Chapter 4 — Fluctuations

 

"Any electric charge, if the particles are moving, has a magnetic field associated with it: electrons, with a negative charge, attract protons or ions, with positive charges, and vice versa. Gravitational fields are associated with such magnetic fields. So yes, it is apparently possible to warp space-time with just an electric current."

[Ford and Roman,
Negative Energy and Wormholes
]

 

Aries wakes up from a strange dream. She was back in Kiire's room but she was eating ham and walking around on his futon and Kiire spoke to her as if she were a baby. She decides that she must have taken last night's encounter with her into her sleep. When she enters the dining hall, she scans the room for Kiire but can't see him. She looks into the camera above the monitor at the food counter. Her name appears and the two small compartment doors open. She takes two bottles out of one and a piece of bread out of the other.

There is an almost empty table in the far corner of the cafeteria, but she decides not to risk getting into any kind of fight today. She sits at the only empty chair at a table surrounded by younger kids. Except for the occasional giggle, they eat quietly. There are security personnel—two men and one woman—dotted throughout the room. They are mostly here to watch the younger kids and are only to interfere if or when something gets completely out of hand. Only twice has Aries witnessed them going into action: Once during a medical emergency when someone choked on a piece of apple. The other when one of the older boys suddenly started screaming without any previous inclination to do so. He had been sitting alone at his table when he’d suddenly begun to scream until the two men had physically taken him to the floor while the woman injected him with something. It wasn't clear what he had screamed at but from where Aries sat, she thought it might have been one of the flat screen monitors. But she could have been wrong. The whole thing hadn't lasted more than forty-five seconds. But the incident had left a permanent impression on her. Sometimes she thinks about what could have driven the boy to freak out like that. The screams were filled with rage and anger, but Aries could hear the pain in them as well. The pain and the sense of utter powerlessness. She has not seen him since.
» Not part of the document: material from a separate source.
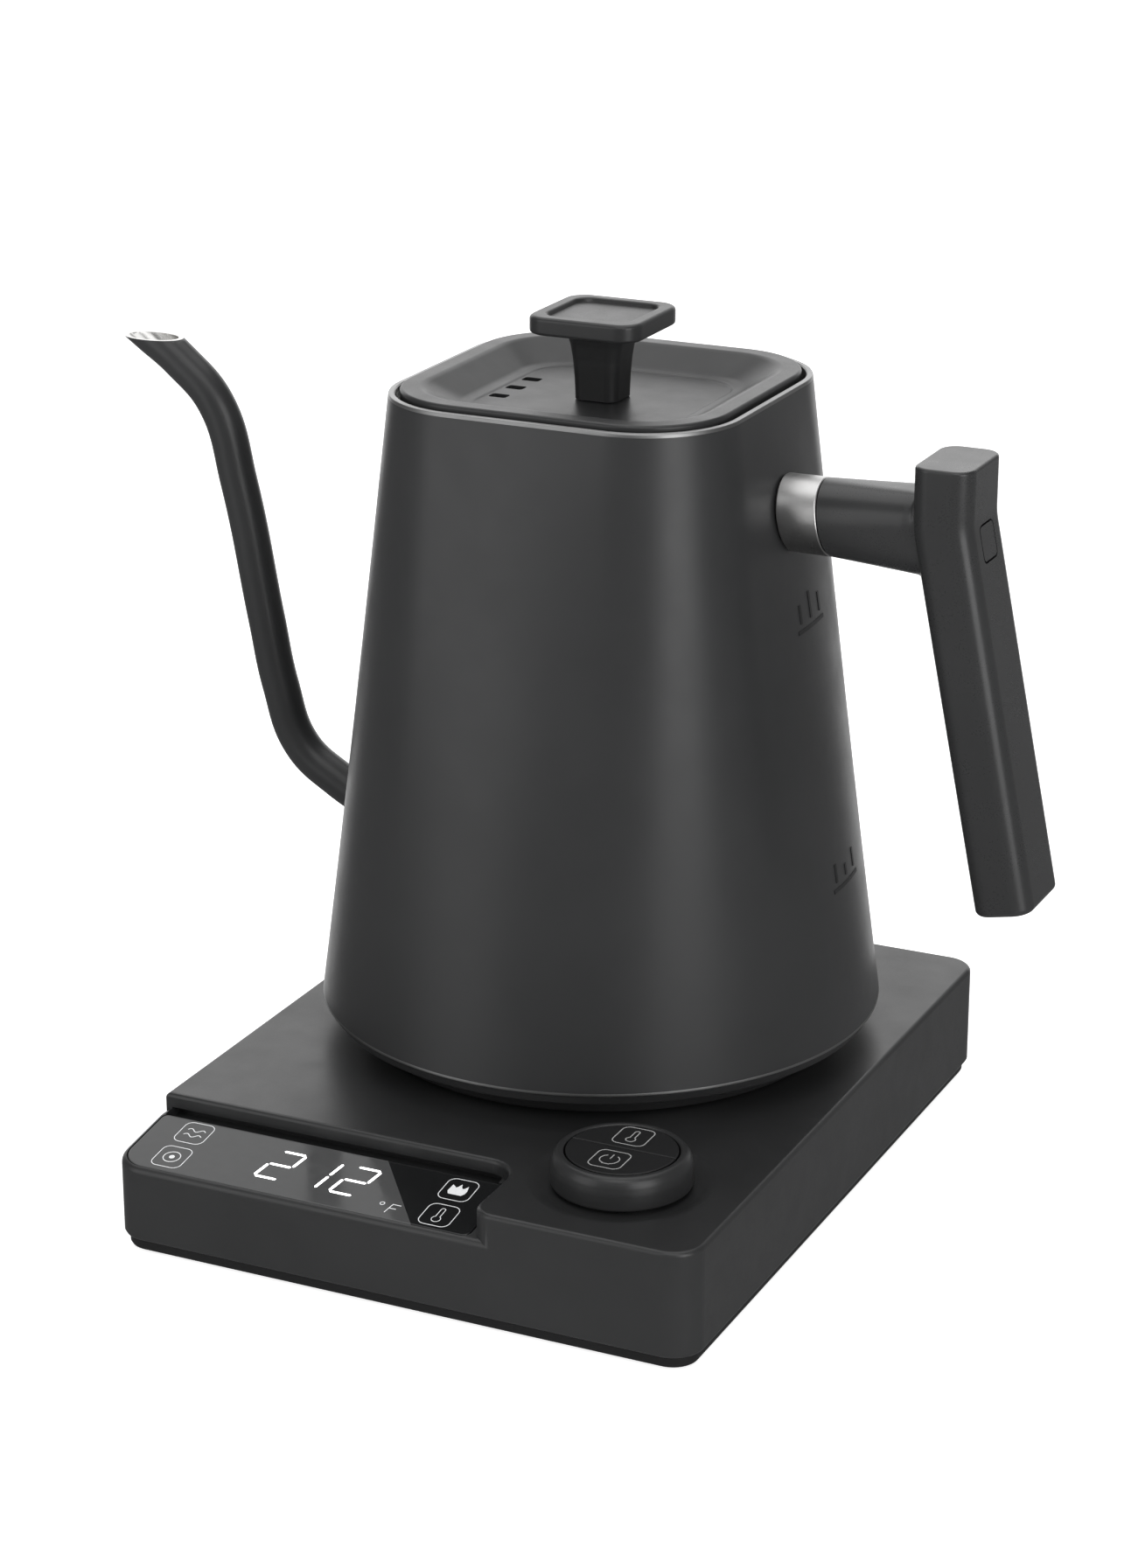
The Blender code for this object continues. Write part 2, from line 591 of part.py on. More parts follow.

She opens the cap to her first drink—a mixture of synthetic algae and amino acids in liquid form. It tastes nasty and she usually washes it down with the content of the second bottle—vitamin enriched water. The slight iron taste of that she gets rid of with the bread. She takes a sip of the water while watching the room and letting the individual voices of the kids meld together into one sound, into one big murmur. When she looks at the bottle, she sees a handwritten arrow drawn on the label. It points downward.

Now she sees that there’s part of a napkin stuck to the bottom of the bottle. She picks it up nonchalantly and palms it. It's upside down. She has no trouble deciphering it in one glance, despite its small letters:

 

Like the wind o’er forgotten plains

When the storm clouds whisper names

Like the girl that came from light

Like the bird ’twas born of night

1:38

 

Aries smiles at the fact that there is possibly a poet hidden away in a small room somewhere, flying below the radar, and as of yet completely undetected, despite the Corporation's airtight social surveillance system. For reasons unbeknownst to her, this note, this scribbled piece of barely average phrasing, gives her more hope than anything she has encountered in a long time.